New Delhi, Aug 10 (IANS) National Award winning filmmaker Nila Madhab Panda on Thursday said that his new film “Kadvi Hawa” is not aimed at scaring people or educating them with facts regarding various environmental issues. He wants to make the audience “conscious” about the remaining natural resources that humans are left with.
“Kadvi Hawa”, touted to be the first Bollywood film talking about environmental issues as a whole, received a Special Mention at the 64th National Film Awards earlier this year. It features Sanjay Mishra, Ranvir Shorey and Tillotama Shome in the lead.
The first look of the film was unveiled by UN Environment Programme (UNEP) Executive Director Erik Solheim here at the Foreign Correspondents Club of South Asia.

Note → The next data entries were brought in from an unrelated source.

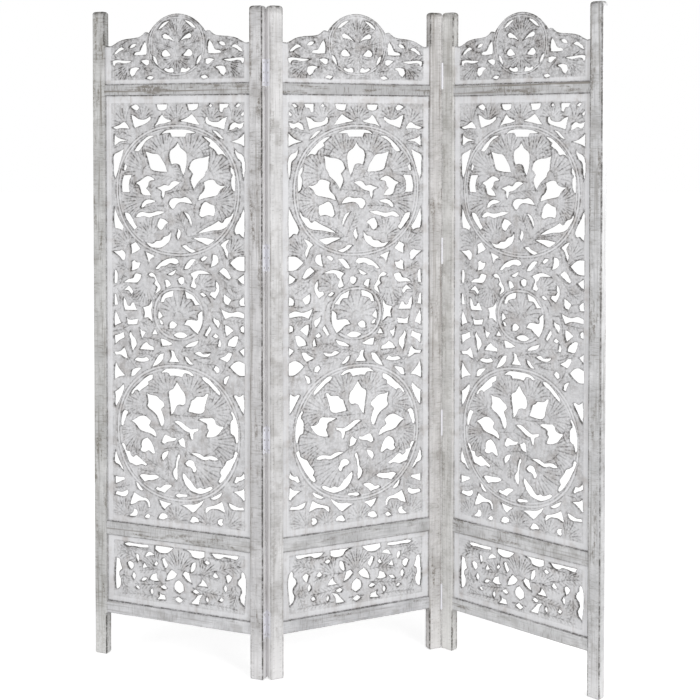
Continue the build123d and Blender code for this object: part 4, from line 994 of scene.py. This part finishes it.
def painted_metal(name, paint, metal, wear):
    """Steel that caught the whitewash: paint with bright rubbed spots."""
    material = bpy.data.materials.new(name)
    n = Nodes(material, "Principled BSDF")
    speck = n.noise(n.place(), EVEN, 190.0, 5.0, 0.65)
    bared = n.remap(speck, wear, wear + 0.08)
    n.feed(n.shader, {
        "Base Color": n.mix(bared, paint, metal),
        "Metallic": n.remap(bared, 0.0, 1.0, 0.0, 0.9),
        "Roughness": n.remap(speck, 0.3, 0.7, 0.35, 0.6),
        "Normal": n.bump(0.3, 0.0004, speck),
    })
    return material


FRAME_COLOURS = {"lightened": (240, 240, 241), "wash": (213, 213, 214), "shade": (180, 180, 181),
                 "bare": (127, 123, 118), "dark": (80, 78, 76)}
BOARD_COLOURS = {"lightened": (238, 238, 240), "wash": (217, 217, 219), "shade": (198, 198, 200),
                 "bare": (156, 146, 138), "dark": (72, 69, 67)}
FRAME_RELIEF = 0.4
BOARD_RELIEF = 0.25
BOARD_RUBBED = 0.3

# Each leaf's colours are painted a few levels lighter or darker: painted light that evens out how the lamps
# fall on the turned leaves.
LEAF_LIGHTENING = {"left": -1, "centre": -1, "right": 5}


def washed(colours, leaf, tint=(0, 0, 0)):
    """Linear colours of a leaf's wood, with the leaf's painted light and the tint added."""
    return {name: srgb(*(level + LEAF_LIGHTENING[leaf] + by for level, by in zip(colour, tint)))
            for name, colour in colours.items()}


# ---- The screen ----
# Each stile and rail has random draws of its own.
STILE_SEED_STEP = 11
FIRST_RAIL_SEED = 100
RAIL_SEED_STEP = 7
LEAF_OFFSET = (0.37, 0.11, 0.53)


def add_stiles(leaf, number, offset):
    for side, x, inner in (("left", 0.0, 1.0), ("right", LEAF_WIDTH - STILE_WIDTH, -1.0)):
        name = f"{leaf}_{side}_stile"
        finish = {**PLAIN_STILE, **STILES[name]}
        colours = washed(FRAME_COLOURS, leaf, finish["tint"])
        wood = washed_wood(name + "_wood", offset, "z", colours, finish["rubbed"], FRAME_RELIEF)
        mesh = stile_mesh(name + "_post", STILE_SEED_STEP * number + (side == "right"), inner, finish)
        mesh.transform(Matrix.Translation((x * MM, 0.0, 0.0)))
        piece(name + "_post", mesh, leaf, wood, name)


def add_rails(leaf, number, offset):
    for order, (rail, (low, high)) in enumerate(RAILS.items()):
        name = f"{leaf}_{rail}"
        colours = washed(FRAME_COLOURS, leaf, RAIL_TINTS_AND_SHADE.get(name, (0, 0, 0)))
        wood = washed_wood(name + "_wood", offset, "x", colours, RAILS_RUBBED[rail], FRAME_RELIEF)
        mesh = rail_mesh(name + "_bar", FIRST_RAIL_SEED + RAIL_SEED_STEP * number + order, low, high)
        piece(name + "_bar", mesh, leaf, wood, name)


def add_boards(leaf, offset, made):
    """Carved boards of a leaf. Leaves with the carving turned the same way share meshes, kept in made."""
    colours = washed(BOARD_COLOURS, leaf)
    wood = washed_wood(f"{leaf}_carved_wood", offset, "z", colours, BOARD_RUBBED, BOARD_RELIEF)
    for board in BOARDS:
        pattern = (board, leaf == FLIPPED_LEAF)
        if pattern not in made:
            made[pattern] = carved_meshes(board, leaf)
        for part, mesh in enumerate(made[pattern], start=1):
            piece(f"{leaf}_{board}_carving_{part}", mesh, leaf, wood, f"{leaf}_{board}")


board_meshes = {}
for number, leaf in enumerate(TURNS):
    texture_offset = tuple(step * number for step in LEAF_OFFSET)
    add_stiles(leaf, number, texture_offset)
    add_rails(leaf, number, texture_offset)
    add_boards(leaf, texture_offset, board_meshes)

# The hinges' paint is lighter than the wood's wash: painted light against the shade in the joints.
hinge_metal = painted_metal("hinge_metal", srgb(225, 225, 230), srgb(168, 166, 162), 0.62)
screw_metal = painted_metal("screw_metal", srgb(172, 170, 166), srgb(150, 148, 144), 0.6)
for name, node in frame["nodes"].items():
    if "_hinge_" in name or "_screws_" in name:
        node.data.materials.clear()
        node.data.materials.append(screw_metal if "_screws_" in name else hinge_metal)


# ---- Floor, light and camera ----
FLOOR_HALF = 30.0
FLOOR_GREY = (0.86, 0.86, 0.86, 1.0)
FLOOR_GLOW = 0.40
WORLD_LIGHT = 0.745
WHITE = (1.0, 1.0, 1.0, 1.0)
LIGHT_AIM = (0.0, 0.0, 0.9)
CAMERA_PLACE = (0.0306, -3.7124, 1.487)
CAMERA_DIP = 1.564
CAMERA_SENSOR = 36.0
CAMERA_LENS = 69.84
CAMERA_SHIFT = (-0.0004, -0.2569)


def add_floor():
    """Pale floor that looks white from the camera and in gloss, and still takes the screen's shadow."""
    mesh = bpy.data.meshes.new("floor")
    corners = [(x * FLOOR_HALF, y * FLOOR_HALF, 0.0) for x, y in ((-1, -1), (1, -1), (1, 1), (-1, 1))]
    mesh.from_pydata(corners, [], [(0, 1, 2, 3)])
    floor = bpy.data.objects.new("floor", mesh)
    bpy.context.scene.collection.objects.link(floor)
    material = bpy.data.materials.new("floor_paint")
    n = Nodes(material, "Principled BSDF")
    rays = n.add("ShaderNodeLightPath", {}).outputs
    seen = n.math("MAXIMUM", rays["Is Camera Ray"], rays["Is Glossy Ray"])
    seen = n.math("MAXIMUM", seen, rays["Is Transmission Ray"])
    n.feed(n.shader, {
        "Base Color": FLOOR_GREY,
        "Roughness": 0.9,
        "Specular IOR Level": 0.0,
        "Emission Color": WHITE,
        "Emission Strength": n.math("MULTIPLY", seen, FLOOR_GLOW),
    })
    mesh.materials.append(material)


def light_world():
    """Even white light, and plain white where the world is seen, in gloss and through glass too."""
    world = bpy.data.worlds.new("studio")
    bpy.context.scene.world = world
    n = Nodes(world, "Background")
    rays = n.add("ShaderNodeLightPath", {}).outputs
    strength = WORLD_LIGHT
    for kind in ("Is Camera Ray", "Is Glossy Ray", "Is Transmission Ray"):
        strength = n.math("MAXIMUM", rays[kind], strength)
    n.feed(n.shader, {"Color": WHITE, "Strength": strength})


def softbox(name, place, size, power):
    """Square area light that faces the middle of the screen."""
    lamp = bpy.data.lights.new(name, "AREA")
    lamp.size = size
    lamp.energy = power
    thing = bpy.data.objects.new(name, lamp)
    bpy.context.scene.collection.objects.link(thing)
    thing.location = place
    thing.rotation_euler = (Vector(LIGHT_AIM) - Vector(place)).to_track_quat("-Z", "Y").to_euler()


def add_camera():
    """Camera that looks at the screen from the front, tilted down a little."""
    data = bpy.data.cameras.new("camera")
    data.sensor_width = CAMERA_SENSOR
    data.lens = CAMERA_LENS
    data.shift_x, data.shift_y = CAMERA_SHIFT
    camera = bpy.data.objects.new("camera", data)
    bpy.context.scene.collection.objects.link(camera)
    camera.location = CAMERA_PLACE
    camera.rotation_euler = (math.radians(90.0 - CAMERA_DIP), 0.0, 0.0)
    bpy.context.scene.camera = camera


add_floor()
light_world()
softbox("key_light", place=(2.6, -3.4, 2.0), size=2.2, power=88.0)
softbox("fill_light", place=(-5.5, -4.0, 2.0), size=3.2, power=95.0)
add_camera()
bpy.context.scene.view_settings.view_transform = "Standard"
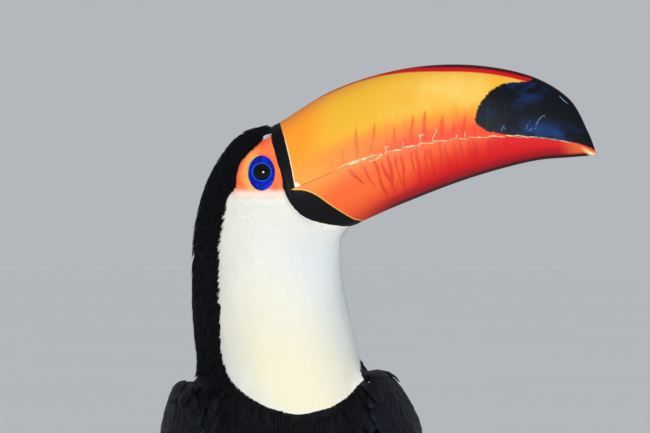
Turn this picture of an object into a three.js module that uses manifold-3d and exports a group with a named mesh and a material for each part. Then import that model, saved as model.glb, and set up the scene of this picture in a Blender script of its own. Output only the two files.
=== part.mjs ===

“I wanted to make a film that would have stayed in people’s mind for a long time because our fight with environment has no end. The natural resources that we have consumed cannot come back to us,” Panda said.
“So, now we have limited things left like water, air, land… We have to use it with conscious mind. Right now we are sitting in the most polluted city (Delhi).
“Through cinema, we want to educate people about environment. I am not giving the people any solution with this film. All I want to tell is that let’s just be conscious about what we have, save it and do not damage it further,” he added.
Solheim said: “People feel the way we talk about the environment is too boring. An entertaining film like ‘Kadvi Hawa’ is a great medium to spread the message about climate change.”
The film stars Ranvir as a young bank loan recovery agent and Sanjay as a blind old farmer. The story revolves around these two ordinary people fighting for survival in two extreme weather conditions.
Sanjay said he feels blessed to have been chosen for this film.
“Losing things in life is bad, but losing environment is disastrous. There was a time when we used to wear sweater in October. Now we use air conditioners even in November and December. This is dangerous. What we will show to the upcoming generation? We need to think about this,” he added.
Panda said that the idea of making this film first came to his mind in 2005 when he shot his first documentary on climate change.
“In Odisha, there were seven villages on a coastal line. They were called ‘seven brothers’. But when I reached there, I only saw two of them. I got a shock when I saw two hand-pumps inside water. I heard from people between 60-70 age group that those hand-pumps were earlier located in the middle of the village,” he said.